18 Manufacturing

The identification of a human being as homo faber, “man the creator (or maker),” shows how our capacity to fabricateobjects is intrinsic to our nature. Working with our hands gives us intimate physical connection with things, shaping in our mind various schema for how nature works. With the industrial revolution, the human capacity to make objects was hugely expanded and the reliability of manufacturing processes came to depend critically on a correct understanding of the synthesis of energy supplies, mechanical motions and forces, material behavior, and structural assembly into rapid and reproducible production of items that we need. Lately, manufacturing also embeds sophisticated technologies for control and information processing into many products. Also, products like cell phones, electric appliances, and automobiles rely upon carefully designed and constructed physical infrastructures for communication, energy delivery, and transportation.

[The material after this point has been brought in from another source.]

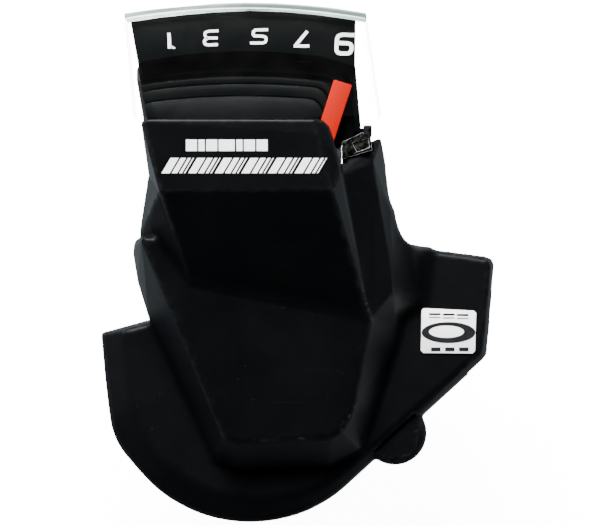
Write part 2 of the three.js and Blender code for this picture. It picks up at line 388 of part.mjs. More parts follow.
add('holding_pawl_spring', coil(2.35, 0.5, -6.4, -4.0, 3, holdPin[0], holdPin[1], [1.8, 2.2], 120), DARK_STEEL, 0.35, 1);
add('feed_pawl_spring', coil(2.35, 0.5, -14.9, -12.4, 3, feedPin[0], feedPin[1], [1.8, 2.2], 300), DARK_STEEL, 0.35, 1);

// ---------------------------------------------------------------- bottom of the axle
add('release_spacer', ring(AXLE_R + 0.2, 6.0, -17.3, -16.9), DARK_STEEL, 0.4, 1);
add('winder_spacer', ring(AXLE_R + 0.2, 5.2, -15.1, -11.3), GREY, 0.5);
add('lever_return_spring', coil(5.2, 1.0, -21.9, -20.2, 1.6, AX, AY, [5, 4], 250), DARK_STEEL, 0.35, 1);
add('axle_nut', cut(cup([hex(7.2, -23.0, -19.6, AX, AY)]), cyl(AXLE_R + 0.12, -25, -18, AX, AY, 28)), STEEL, 0.3, 1);

// ---------------------------------------------------------------- handlebar clamp
// One steel band, split on the rider's side, with a lug under the bracket.
const BOLT_Y = 17.9;
let band = cut(cylX(BAND_R, BAND_X0, BAND_X1, 0, 0, 48), cylX(BAR_R + 0.05, BAND_X0 - 1, BAND_X1 + 1, 0, 0, 48));
band = cup([band, box(BAND_X0, BAND_X1, 12.0, 22.0, -4.6, 4.6), box(2.6, 11.4, -22.0, -13.4, -4.2, -2.1)]);
band = cut(band, cylX(BAR_R + 0.05, BAND_X0 - 1, BAND_X1 + 1, 0, 0, 48), box(BAND_X0 - 1, BAND_X1 + 1, 9, 24, -1.1, 1.1), cyl(2.75, -6, 6, 7.0, BOLT_Y, 20), ...RIVETS.map(([x, y]) => cyl(1.35, -6, 0, x, y, 14)));
add('clamp_band', band, DARK_STEEL, 0.4, 1);
const bolt = cut(cup([cyl(2.45, -5.2, 8.6, 7.0, BOLT_Y, 20), cyl(4.1, -9.0, -4.9, 7.0, BOLT_Y, 28)]), hex(4.0, -10, -6.4, 7.0, BOLT_Y));
add('clamp_bolt', bolt, STEEL, 0.3, 1);
add('clamp_nut', cut(turn(hex(8.0, 4.9, 8.3, 7.0, BOLT_Y), 30, 7.0, BOLT_Y), cyl(2.65, 4, 9, 7.0, BOLT_Y, 20)), STEEL, 0.3, 1);
for (const [i, [x, y]] of RIVETS.entries())
  add('clamp_rivet_' + (i + 1), turned([[0, -5.1], [1.9, -5.1], [2.3, -4.5], [1.2, -4.5], [1.2, 0.2], [2.1, 0.2], [1.7, 0.8], [0, 0.8]], x, y, 18), STEEL, 0.3, 1);

// ---------------------------------------------------------------- cable stop and barrel adjuster
let stop = cup([cylX(4.4, ADJ_X0, ADJ_X1, ADJ_Y, ADJ_Z, 28), box(ADJ_X0, ADJ_X1, ADJ_Y - 4.4, ADJ_Y + 4.4, ADJ_Z - 1.4, -2.1), box(ADJ_X0, 20.0, -35.2, ADJ_Y - 4.0, -4.1, -2.1)]);
stop = cut(stop, cylX(STEM_R + 0.2, ADJ_X0 + 1.2, ADJ_X1 + 1, ADJ_Y, ADJ_Z, 24), cylX(1.0, ADJ_X0 - 1, ADJ_X1, ADJ_Y, ADJ_Z, 14), cyl(1.3, -5, 0, 16.8, -32.2, 14));
add('cable_stop', stop, GREY, 0.5);
const ribs = [];
for (let k = 0; k < 16; k++) {
  const a = (2 * Math.PI * k) / 16;
  ribs.push(cylX(0.42, 23.4, 32.6, ADJ_Y + 4.45 * Math.cos(a), ADJ_Z + 4.45 * Math.sin(a), 8));
}
let barrel = cup([turnedX([[0, 15.4], [STEM_R, 15.4], [STEM_R, 21.4], [4.0, 21.9], [4.4, 22.8], [4.4, 33.0], [3.9, 33.5], [0, 33.5]], ADJ_Y, ADJ_Z, 32), ...ribs]);
barrel = cut(barrel, cylX(0.9, 10, 40, ADJ_Y, ADJ_Z, 14), cylX(2.6, 25.5, 40, ADJ_Y, ADJ_Z, 24));
add('barrel_adjuster', barrel, BLACK, 0.5);
add('adjuster_seal', turnedX([[STEM_R + 0.2, 20.7], [4.2, 20.7], [4.2, 21.25], [STEM_R + 0.2, 21.25]], ADJ_Y, ADJ_Z, 24), BLACK, 0.7);
add('cable_stop_screw', cut(cup([cyl(1.15, -4.3, 0.3, 16.8, -32.2, 16), cyl(2.5, 0.15, 1.0, 16.8, -32.2, 20)]), box(15.1, 18.5, -32.45, -31.95, 0.6, 2), box(16.55, 17.05, -33.9, -30.5, 0.6, 2)), STEEL, 0.35, 1);

// ---------------------------------------------------------------- cover screws, from below
SCREWS.forEach(([x, y], i) => {
  const s = cut(cup([cyl(1.4, -2.2, i === 2 ? 5.6 : 0.9, x, y, 16), cyl(2.7, -3.9, -2.1, x, y, 20)]), box(x - 1.7, x + 1.7, y - 0.3, y + 0.3, -5, -3.2), box(x - 0.3, x + 0.3, y - 1.7, y + 1.7, -5, -3.2));
  add('cover_screw_' + (i + 1), s, STEEL, 0.35, 1);
});

// ---------------------------------------------------------------- lower housing
// A wall round the forward half of the mechanism, hung from the bracket.
const wallPts = [];
const W0 = 266, W1 = 352;
for (let k = 0; k <= 18; k++) wallPts.push(polar(19.9, W0 + ((W1 - W0) * k) / 18));
for (let k = 18; k >= 0; k--) wallPts.push(polar(18.8, W0 + ((W1 - W0) * k) / 18));
add('lower_housing', cut(plate(wallPts, -14.6, -1.3), bracketPlan(0.4, -2.1, 0), box(12.8, 21, -36, -30, -4.6, 0)), BLACK, 0.6);

export default group;
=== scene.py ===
import json
import math

import bmesh
import bpy
import numpy as np
from mathutils import Matrix, Vector


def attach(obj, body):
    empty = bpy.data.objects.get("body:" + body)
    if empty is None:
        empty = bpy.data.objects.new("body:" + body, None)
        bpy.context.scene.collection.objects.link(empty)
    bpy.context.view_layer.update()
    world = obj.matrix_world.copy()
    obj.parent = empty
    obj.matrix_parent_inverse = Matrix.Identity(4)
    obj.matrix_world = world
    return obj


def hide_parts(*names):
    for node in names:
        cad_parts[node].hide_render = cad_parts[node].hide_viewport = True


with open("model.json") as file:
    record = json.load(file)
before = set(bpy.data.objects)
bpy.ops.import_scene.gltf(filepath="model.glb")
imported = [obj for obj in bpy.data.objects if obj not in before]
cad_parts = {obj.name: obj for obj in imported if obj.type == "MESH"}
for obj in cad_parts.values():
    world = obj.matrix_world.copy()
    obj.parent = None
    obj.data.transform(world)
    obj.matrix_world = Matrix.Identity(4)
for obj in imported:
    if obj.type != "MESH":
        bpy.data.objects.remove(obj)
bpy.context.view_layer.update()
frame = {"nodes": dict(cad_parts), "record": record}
MM = 0.001

# ---------------------------------------------------------------- driving dimensions, in mm, as in the solid model
AX, AY = -2.5, -33.7
BAR_CLEAR_R, BAND_R, BAND_X0, BAND_X1 = 11.8, 14.3, 2.0, 12.0
WALL = 1.7
FLANGE_EDGE = [[-24.72, -25.42], [-24.5, -27.4], [-24.3, -29.9], [-24.11, -32.33], [-23.82, -34.8], [-23.53, -37.24], [-23.17, -39.54], [-22.53, -41.54], [-21.5, -43.4], [-20, -45.25], [-17.83, -47.7], [-15.82, -49.6], [-13.6, -51.16], [-10.85, -52.62], [-8.12, -53.62], [-5.05, -54.28], [-1.83, -54.51], [1.24, -54.3], [4.16, -53.72], [6.77, -52.85], [9.07, -51.72], [11.37, -50.25], [13.35, -48.6], [15.6, -46.45], [32.5, -30.5], [33.95, -29.75], [34.66, -28.8], [34.87, -27], [35.78, -15], [35.62, -14.2], [35.02, -13.72], [34.1, -13.45], [31.02, -13.08], [26.4, -12.47], [23.2, -12.15], [-16.9, -23.6]]
FLANGE_TOP = [[-20.7, -24.95], [-20.1, -32.54], [-19.1, -38.3], [-17.2, -42.9], [-13.2, -46.75], [-7.8, -49.75], [-1.4, -50.95], [5.08, -50.25], [10.42, -48], [14.5, -44.9], [17.4, -42.4], [24.78, -35.9], [31.9, -29.3], [33.4, -28.3], [33.9, -24.91], [34.85, -15.4], [34.3, -14.2], [31, -13.65], [26.4, -13.05], [23.2, -12.75], [-16.3, -24]]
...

New challenges have emerged as a consequence of the very success that manufacturing provided to sustain human population growth. We must think more carefully about the use of materials and production methods that are sustainable,so that future generations will not lose their opportunity to enjoy the same richness of physical goods. We are long past the point in which we could ignore the impact of manufacturing processes on the environment, including both our own living conditions and the conditions in which an essential diversity of life exists on our planet. At the same time, exciting opportunities exist to use physics to provide new capabilities in manufacturing, from molecular-scale assembly to highly flexible production “on demand” of objects when and where we need them. The expansion of human presence into space and soon, perhaps, onto other planets heightens the need to optimize the use of energy, materials, and processes to make things that support our well-being, enable our enjoyment of life, and continue our growth of knowledge.